Em 2023, o presidente Lula assume com a PEC da Transição, liberando R$145 bilhões para novos gastos. Desde o início, seu governo buscou acelerar o crescimento do PIB como estratégia para sustentar a arrecadação e, assim, viabilizar um ajuste fiscal. Isso se traduziu em medidas pontuais para sustentar a atividade nos momentos de fraqueza.
Em 2024, o governo inicia o ano com a permissão para pagar R$30 bilhões em precatórios, criando mais uma injeção de renda inesperada para diversas famílias. Em 2025, com a queda de popularidade causada pela polêmica do PIX, o governo ampliou o programa Farmácia Popular, incluindo remédios para diabetes e fraldas geriátricas, introduziu o crédito consignado, reforçou a busca pela isenção de imposto de renda até R$5.000, e anunciou novos programas para reduzir custos com luz, gás, além de linhas de crédito para motociclistas e reformas de apartamentos.
Não cabe aqui julgar o mérito de cada medida, mas sim reconhecer que, somadas, elas criam um “colchão” para a atividade econômica. Mesmo com juros elevados e confiança empresarial oscilante, há uma rede de impulsos atuando por fora da lógica tradicional dos modelos econométricos.
Se em 2014 a então presidente Dilma gastou 3,1% do PIB na tentativa de reeleição, não seria exagero projetar um aumento dos gastos governamentais em 2026, o que pode novamente surpreender os economistas.
É importante frisar: o mercado não está completamente cego.
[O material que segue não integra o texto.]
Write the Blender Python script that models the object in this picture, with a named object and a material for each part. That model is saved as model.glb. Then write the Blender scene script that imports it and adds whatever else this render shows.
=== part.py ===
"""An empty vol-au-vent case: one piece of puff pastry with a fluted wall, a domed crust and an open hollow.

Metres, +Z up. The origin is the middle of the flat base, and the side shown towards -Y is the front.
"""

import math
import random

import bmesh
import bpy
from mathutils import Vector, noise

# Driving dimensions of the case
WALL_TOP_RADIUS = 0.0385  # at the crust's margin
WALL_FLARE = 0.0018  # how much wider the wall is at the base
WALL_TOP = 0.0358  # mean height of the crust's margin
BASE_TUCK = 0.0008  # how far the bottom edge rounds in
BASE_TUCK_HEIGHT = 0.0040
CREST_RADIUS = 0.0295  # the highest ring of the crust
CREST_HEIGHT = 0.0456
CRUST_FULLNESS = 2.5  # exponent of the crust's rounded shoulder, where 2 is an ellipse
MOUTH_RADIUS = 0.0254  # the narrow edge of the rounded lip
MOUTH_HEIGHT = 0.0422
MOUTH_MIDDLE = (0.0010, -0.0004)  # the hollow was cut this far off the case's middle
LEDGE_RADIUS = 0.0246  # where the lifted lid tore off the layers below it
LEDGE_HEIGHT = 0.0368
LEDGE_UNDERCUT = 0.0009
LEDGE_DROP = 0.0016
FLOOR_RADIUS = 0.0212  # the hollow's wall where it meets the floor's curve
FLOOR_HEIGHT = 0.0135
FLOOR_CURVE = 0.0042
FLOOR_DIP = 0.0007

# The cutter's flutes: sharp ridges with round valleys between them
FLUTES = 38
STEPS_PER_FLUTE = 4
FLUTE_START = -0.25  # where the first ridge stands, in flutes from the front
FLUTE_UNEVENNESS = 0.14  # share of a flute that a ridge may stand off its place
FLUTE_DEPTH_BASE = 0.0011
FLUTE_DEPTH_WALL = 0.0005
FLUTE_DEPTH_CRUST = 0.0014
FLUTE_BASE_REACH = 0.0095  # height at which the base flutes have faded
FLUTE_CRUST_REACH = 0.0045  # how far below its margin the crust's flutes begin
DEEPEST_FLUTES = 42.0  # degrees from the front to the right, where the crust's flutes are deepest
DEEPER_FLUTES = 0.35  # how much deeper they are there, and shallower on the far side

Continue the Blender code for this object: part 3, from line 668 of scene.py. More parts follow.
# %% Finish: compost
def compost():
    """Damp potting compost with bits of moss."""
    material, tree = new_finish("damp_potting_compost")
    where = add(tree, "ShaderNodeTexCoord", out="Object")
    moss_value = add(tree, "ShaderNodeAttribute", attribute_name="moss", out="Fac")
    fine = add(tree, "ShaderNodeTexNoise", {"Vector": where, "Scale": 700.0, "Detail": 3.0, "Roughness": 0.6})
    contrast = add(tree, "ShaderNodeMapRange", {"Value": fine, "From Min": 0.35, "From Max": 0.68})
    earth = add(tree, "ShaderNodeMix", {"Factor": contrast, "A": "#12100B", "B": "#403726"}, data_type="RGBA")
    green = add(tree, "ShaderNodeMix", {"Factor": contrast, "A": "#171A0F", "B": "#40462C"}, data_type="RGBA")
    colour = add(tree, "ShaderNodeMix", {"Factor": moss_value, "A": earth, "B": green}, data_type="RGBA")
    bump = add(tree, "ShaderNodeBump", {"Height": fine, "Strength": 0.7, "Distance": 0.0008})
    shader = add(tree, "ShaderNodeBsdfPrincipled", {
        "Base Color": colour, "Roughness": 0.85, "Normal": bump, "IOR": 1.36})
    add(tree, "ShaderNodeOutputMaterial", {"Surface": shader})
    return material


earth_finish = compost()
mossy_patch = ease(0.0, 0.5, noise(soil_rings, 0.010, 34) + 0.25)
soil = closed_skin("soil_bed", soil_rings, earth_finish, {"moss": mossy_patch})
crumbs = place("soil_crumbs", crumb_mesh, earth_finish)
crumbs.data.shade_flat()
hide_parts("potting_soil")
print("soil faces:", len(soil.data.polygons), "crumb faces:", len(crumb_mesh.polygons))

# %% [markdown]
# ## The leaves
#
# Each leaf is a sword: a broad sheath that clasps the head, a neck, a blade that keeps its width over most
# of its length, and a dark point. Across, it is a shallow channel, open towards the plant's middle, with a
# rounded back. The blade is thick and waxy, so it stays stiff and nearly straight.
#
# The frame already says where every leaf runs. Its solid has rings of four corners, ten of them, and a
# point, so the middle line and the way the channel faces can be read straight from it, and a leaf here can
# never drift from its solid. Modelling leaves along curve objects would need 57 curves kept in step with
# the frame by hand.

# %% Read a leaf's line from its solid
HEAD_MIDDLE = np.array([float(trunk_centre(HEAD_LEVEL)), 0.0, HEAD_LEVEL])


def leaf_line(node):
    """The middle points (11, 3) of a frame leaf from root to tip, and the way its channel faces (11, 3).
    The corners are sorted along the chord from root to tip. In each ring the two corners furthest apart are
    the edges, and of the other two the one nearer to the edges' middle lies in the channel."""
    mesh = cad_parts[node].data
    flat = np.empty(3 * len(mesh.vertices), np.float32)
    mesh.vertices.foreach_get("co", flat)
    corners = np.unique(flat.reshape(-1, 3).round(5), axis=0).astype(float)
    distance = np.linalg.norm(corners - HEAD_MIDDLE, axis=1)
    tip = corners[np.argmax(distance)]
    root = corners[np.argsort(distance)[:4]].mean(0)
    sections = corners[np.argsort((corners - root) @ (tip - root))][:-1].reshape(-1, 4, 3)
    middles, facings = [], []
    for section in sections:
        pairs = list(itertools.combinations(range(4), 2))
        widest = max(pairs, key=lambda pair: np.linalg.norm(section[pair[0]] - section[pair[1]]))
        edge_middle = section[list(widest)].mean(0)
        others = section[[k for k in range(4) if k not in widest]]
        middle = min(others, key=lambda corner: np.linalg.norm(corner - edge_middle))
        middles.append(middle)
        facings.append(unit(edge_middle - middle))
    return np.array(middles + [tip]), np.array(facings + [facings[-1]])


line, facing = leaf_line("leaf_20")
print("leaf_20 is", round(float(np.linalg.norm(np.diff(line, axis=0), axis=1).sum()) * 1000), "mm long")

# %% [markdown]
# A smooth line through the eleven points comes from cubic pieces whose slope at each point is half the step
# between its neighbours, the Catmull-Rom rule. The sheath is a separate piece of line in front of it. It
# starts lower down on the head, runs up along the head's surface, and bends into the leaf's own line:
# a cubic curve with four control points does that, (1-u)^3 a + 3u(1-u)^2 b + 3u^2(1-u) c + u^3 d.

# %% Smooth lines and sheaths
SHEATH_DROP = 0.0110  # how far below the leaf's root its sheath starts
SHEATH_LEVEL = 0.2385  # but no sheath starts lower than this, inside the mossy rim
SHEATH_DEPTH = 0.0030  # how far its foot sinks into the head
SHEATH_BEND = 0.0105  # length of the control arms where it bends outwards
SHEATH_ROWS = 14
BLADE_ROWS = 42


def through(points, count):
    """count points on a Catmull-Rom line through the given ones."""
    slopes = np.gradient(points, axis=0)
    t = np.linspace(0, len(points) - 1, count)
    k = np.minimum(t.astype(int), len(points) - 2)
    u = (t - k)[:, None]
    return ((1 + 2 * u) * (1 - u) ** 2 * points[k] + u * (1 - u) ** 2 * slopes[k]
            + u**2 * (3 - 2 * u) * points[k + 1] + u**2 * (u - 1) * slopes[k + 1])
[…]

A avaliação sobre a trajetória da Selic e do IPCA tem sido, em geral, bastante próxima da realidade. O problema está no ajuste fino do PIB, que escapa justamente por dois fatores: os efeitos de reformas que ainda estão sendo absorvidos e a imprevisibilidade das decisões de pessoas com poder de gasto no governo.
Projeções de PIB são, em última instância, projeções de comportamento — de famílias, empresas e governos. E aqui está talvez o erro mais comum: supervalorizamos os ciclos e subestimamos as estruturas. Reformas institucionais e estímulos direcionados não cabem bem nos modelos econométricos, mas cabem no dia a dia da economia real.
Enquanto isso, a economia brasileira segue crescendo acima do esperado. Não por milagre, mas por razões que talvez tenhamos ignorado. Talvez seja hora de ajustar não só os números, mas os nossos próprios pressupostos.
As opiniões e pontos de vista expressos neste documento refletem a perspectiva do autor no momento da redação. Outras equipes podem ter entendimentos ou interpretações diferentes.